L’urbanisme en premier lieu
«En Suisse, les civic tech sont mobilisées sur des thèmes très variés. Elles touchent en premier lieu les domaines de l’urbanisme et de l’aménagement, la jeunesse, les sports, mais aussi l’environnement et l’action sociale», relève Armelle Hausser, doctorante au LaSUR qui a mené cette enquête dans le cadre de sa thèse. Les initiatives civic tech proviennent principalement des organes exécutifs des collectivités suisses et émergent indépendamment des obligations légales. Ainsi, seul un tiers des outils recensés lors de l’enquête sont développés dans le cadre d’une obligation légale.


Dans le cadre institutionnel, les autres acteurs, tels que les chefs de projet ou de service, les collectifs de citoyens ou associatifs sont rarement demandeurs de démarches incluant les civic tech pour mener à bien des projets de concertation et de participation. «Ce résultat contre-intuitif suggère que le système démocratique suisse s’appuie encore principalement sur ses leviers traditionnels, à l’exemple des oppositions, pour les projets d’aménagement du territoire, ou des initiatives et référendums populaires», indique Vincent Kaufmann, directeur du LaSUR.


Moyens limités
Au sein des collectivités, les moyens et les ressources humaines mises à disposition des démarches participatives restent pour l’instant limités, indiquent encore les résultats de l’enquête. Dans la grande majorité des cas, les collectivités s’appuient sur des prestataires externes pour mener à bien ces démarches. «Il s’agit d’un domaine où les métiers restent à imaginer et les compétences à définir», observe Armelle Hausser. Pourtant, les attentes sont nombreuses de la part des collectivités interrogées. En particulier pour informer les citoyens, recueillir les avis, renforcer la transparence, favoriser la production d’informations auprès des citoyens, susciter l’adhésion populaire et, plus largement, favoriser la participation d’un public large.

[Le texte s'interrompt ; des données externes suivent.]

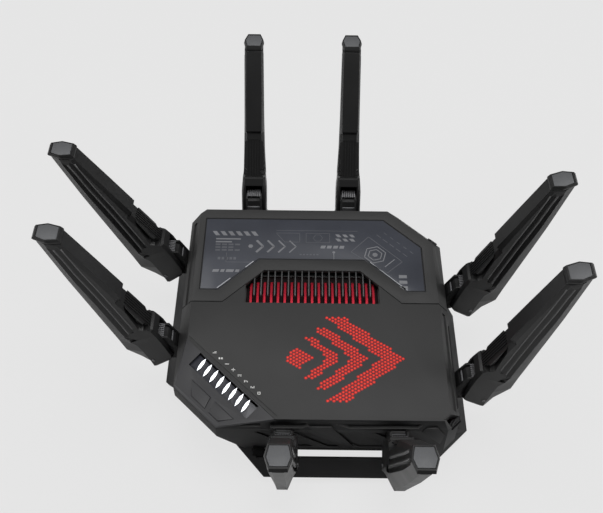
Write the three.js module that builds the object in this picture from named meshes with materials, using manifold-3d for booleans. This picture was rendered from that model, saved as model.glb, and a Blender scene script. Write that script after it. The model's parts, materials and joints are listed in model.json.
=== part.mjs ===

«Beaucoup d’autres dispositifs sont planifiés pour l’année à venir, à l’exemple de cartographies participatives ou de sondages en ligne. Une tendance se dessine quant au type d’outils qui se développent, mais il faudrait réitérer l’enquête pour confirmer ces orientations», complète la chercheuse de l’EPFL. Quoi qu’il en soit, l’intérêt est bien réel pour les collectivités suisses qui projettent de déployer dans les douze prochains mois 31 dispositifs civic tech. Ceux-ci représentent en outre pour elles un enjeu central.


Points d’amélioration
Deux bémols ressortent nettement de l’enquête menée par l’équipe du LaSUR. Même si les contributions des citoyens sont bien prises en compte dans les synthèses qui accompagnent les processus de participation employant des civic tech, les résultats indiquent que les contributions sont encore trop peu intégrées dans la prise de décision finale des collectivités publiques suisses. L’évaluation de l’impact des civic tech sur la participation demeure également limitée, faute de recul par rapport à des initiatives récentes. Les chercheurs en sauront plus après leur prochain baromètre, prévu à l’automne 2020.

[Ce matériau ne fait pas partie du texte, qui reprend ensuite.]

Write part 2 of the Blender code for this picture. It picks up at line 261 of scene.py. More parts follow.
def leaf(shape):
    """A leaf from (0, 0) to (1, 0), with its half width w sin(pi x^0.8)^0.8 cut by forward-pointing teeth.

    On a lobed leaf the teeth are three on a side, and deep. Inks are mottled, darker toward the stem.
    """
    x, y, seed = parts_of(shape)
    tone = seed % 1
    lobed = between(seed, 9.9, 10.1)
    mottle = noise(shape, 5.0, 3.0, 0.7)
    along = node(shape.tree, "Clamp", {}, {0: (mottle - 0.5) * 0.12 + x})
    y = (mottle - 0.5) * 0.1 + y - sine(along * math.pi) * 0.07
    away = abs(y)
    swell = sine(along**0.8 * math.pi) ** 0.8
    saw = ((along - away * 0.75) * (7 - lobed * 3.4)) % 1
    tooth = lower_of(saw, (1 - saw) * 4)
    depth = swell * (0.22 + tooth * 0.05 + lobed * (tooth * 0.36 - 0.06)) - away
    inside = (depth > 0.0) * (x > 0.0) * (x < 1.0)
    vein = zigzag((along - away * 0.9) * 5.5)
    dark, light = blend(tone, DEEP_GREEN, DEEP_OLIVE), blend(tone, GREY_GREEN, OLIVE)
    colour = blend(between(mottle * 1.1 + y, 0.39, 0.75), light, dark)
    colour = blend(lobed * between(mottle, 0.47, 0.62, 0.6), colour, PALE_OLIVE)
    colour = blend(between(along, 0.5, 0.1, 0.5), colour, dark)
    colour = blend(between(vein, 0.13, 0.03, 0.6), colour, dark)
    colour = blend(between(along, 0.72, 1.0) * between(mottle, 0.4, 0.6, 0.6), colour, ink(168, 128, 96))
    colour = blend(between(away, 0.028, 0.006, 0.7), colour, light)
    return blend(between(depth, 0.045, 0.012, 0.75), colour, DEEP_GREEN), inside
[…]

Pour les professionnels du domaine et personnes concernées par ces réflexions, les résultats de l’enquête seront présentés le 3 février 2020 au 3DD espace de concertation, à Genève, lors d’un événement public. Ils permettront à Armelle Hausser de nourrir une partie de sa thèse consacrée plus largement aux enjeux de l’intégration des civic tech aux instruments de participation publique dans le domaine de l’aménagement du territoire en Suisse. A noter que sa thèse est dirigée par Vincent Kaufmann et Boris Beaude, en partenariat avec le canton de Genève.

• «Résultat de l’enquête Baromètre des civic tech en Suisse 2019», Armelle Hausser et Prof. Vincent Kaufmann, présentation le 3 février 2020 à13h30, en français, au 3DD espace de concertation, Rue David Dufour 3, Genève. Entrée libre, sans inscription.